Oscar Wilde, the greatest of Victorian literary ratbags, only wrote one novel but what a novel, The Picture of Dorian Gray. A beautiful young man does a Faustian deal in which his portrait ages while he remains his youthful self. As a bonus, all of the corruptions and cruelties that he inflicts on others in real life are spared from his countenance and add into the picture instead. As a work, it is all about Wilde’s beliefs in beauty and aesthetics and, as is to be expected, witty quotes abound, mostly from Dorian’s friend, mentor and unstated lover, Sir Henry Wotton. In the excellent 1943 movie, Hurd Hatfield was the prettiest man they could find while George Sanders did the quotations with great flair.
I choose my friends carefully.
Forgive me for the intelligence of my argument; I’d forgotten that you were a Member of Parliament.
I like persons better than principles and persons with no principles better than anything at all.
It’s an odd thing, but every one who disappears is said to be seen at San Francisco. It must be a delightful city, and possess all the attractions of the next world.
There’s only one way to get rid of temptation, and that’s to yield to it.
If I could get back my youth, I’d do anything in the world except get up early, take exercise or be respectable.

    The film was made in black and white, with the exception of the before and after scenes when the painting is dramatically revealed. When Dorian finally looks at the horror of the painting and we get to see it, the shot of the painting itself is in hideous Technicolor.
    But mostly, Oscar was famous for his plays, of which the stand-out was about some little mix-up over being, or not being, Earnest.
Oh, it is absurd to have a hard and fast rule about what one should read and what one shouldn’t. More than half of modern culture depends on what one shouldn’t…
… The truth is rarely pure and never simple. Modern life would be very tedious if it were either, and modern literature a complete impossibility…
… You don’t realise that in married life three is company and two is none…
…To lose one parent, Mr. Worthing, may be regarded as misfortune; to lose both looks like carelessness….

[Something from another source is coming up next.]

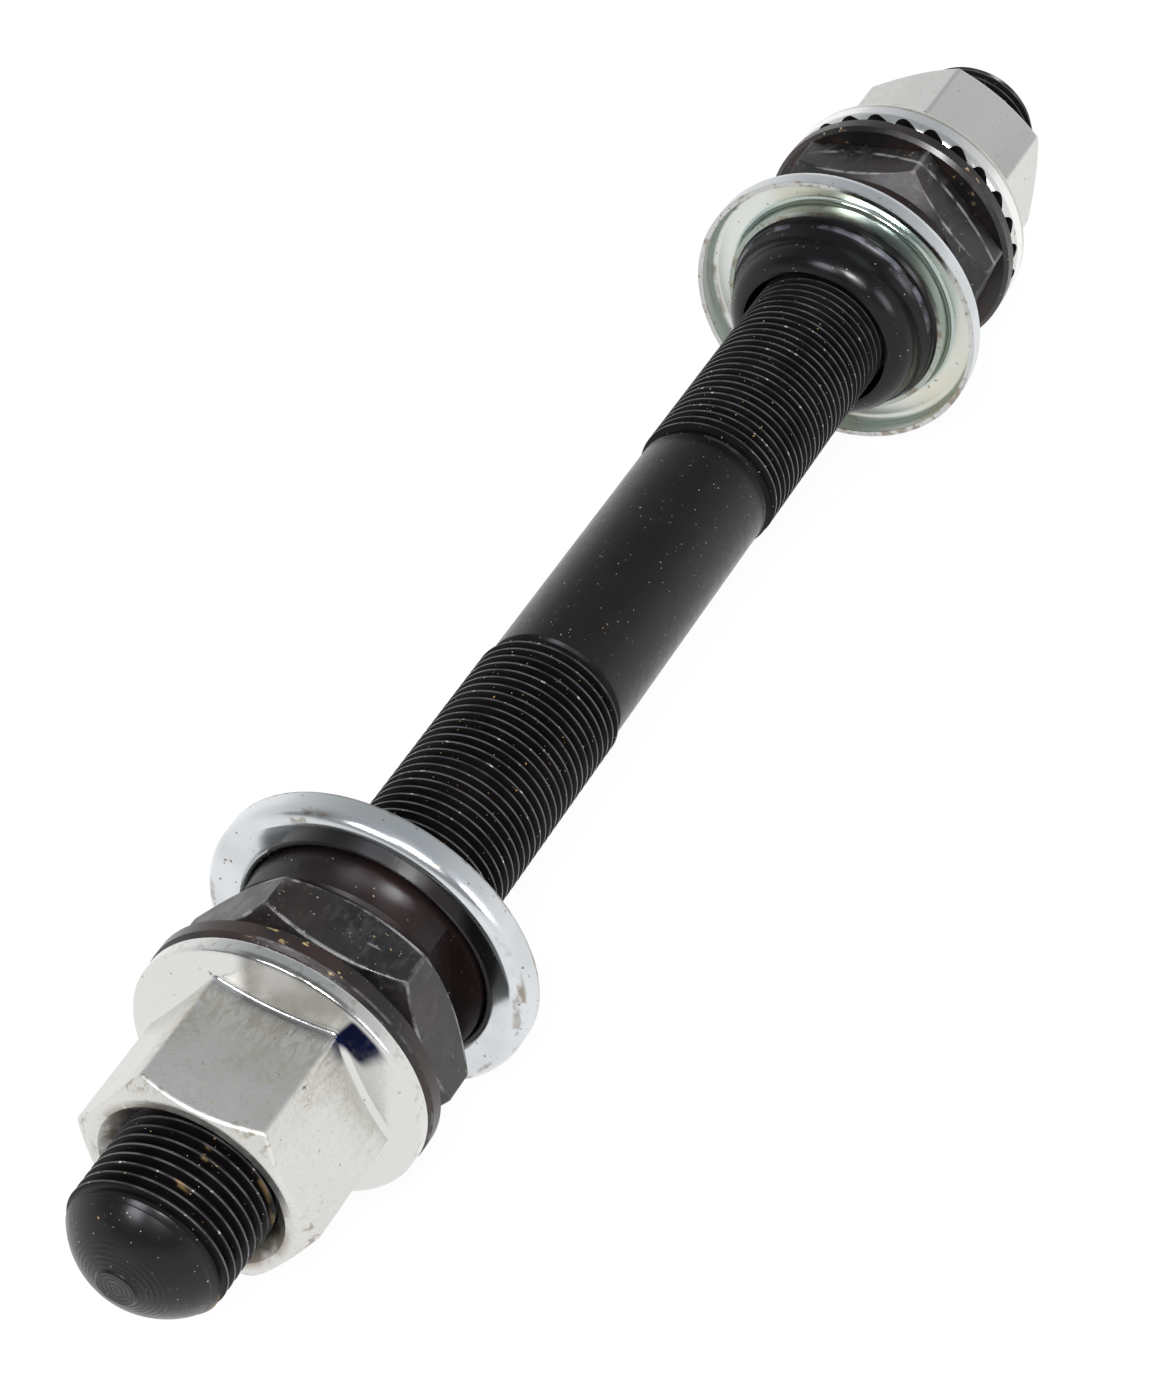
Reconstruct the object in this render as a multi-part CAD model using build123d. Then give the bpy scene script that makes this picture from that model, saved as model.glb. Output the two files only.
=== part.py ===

    And so on – you’d end up quoting half the play before you get to the last line…
…On the contrary, Aunt Augusta, I’ve realised for the first time in my life the vital Importance of Being Earnest.
    Even more famous than his writings was his lifestyle, and he eventually got into deep trouble over an issue of sodomy with the Marquis of Queensbury. His disdainful arrogance and sly jokes did not go down well in court, and he condemned himself by trying to defend homosexuality, rather than himself. So into the slammer he went, and if that curtailed his excesses, if didn’t impede his writing.
Yet each man kills the thing he loves,
By each let this be heard,
Some do it with a bitter look,
Some with a flattering word,
The coward does it with a kiss,
The brave man with a sword.

    They put Oscar Wilde in prison at their peril, for the result was that he wrote a superb poem about his experience there that was to shake them to their very foundations. The Ballad of Reading Gaol is often regarded as Wilde’s greatest work, certainly his most effective.
The warders strutted up and down,
And kept their herd of brutes,
Their uniforms were spick and span,
And they wore their Sunday suits,
But we knew the work they had been at,
By the quicklime on their boots.

     In telling the truth of the cruelties of prison life and raging against capital punishment and all done in splendid rhyming poetry, Oscar’s words rang in the minds of the powers that were until capital punishment was abolished and prison reform set in train. In these days of gay liberation, it is Oscar’s sacrifice that is best remembered—his revenge has passed into history along with the forces that he railed against.
They hanged him as a beast is hanged:
They did not even toll
A requiem that might have brought
Rest to his startled soul,
But hurriedly they took him out,
And hid him in a hole.

    Still, the experience of his trial and prison term knocked the stuffing out of him, and he faded away and died soon after, probably little realising, despite his prodigious ego and arrogance, just exactly how successfully he had been at making his point.
    Films of Oscar’s life keep rolling out and so they should. Robert Morley and Peter Finch did him, he featured in several television pieces, and most recently Stephen Fry in probably the most accurate—and therefore poorest— portrait. Among about thousand interesting witticisms from the man, my own personal Oscar favourites are:
We are all in the gutter, my dear, but some of us are looking at the stars.
    And the one when he passed through US customs:
I have nothing to declare but my genius.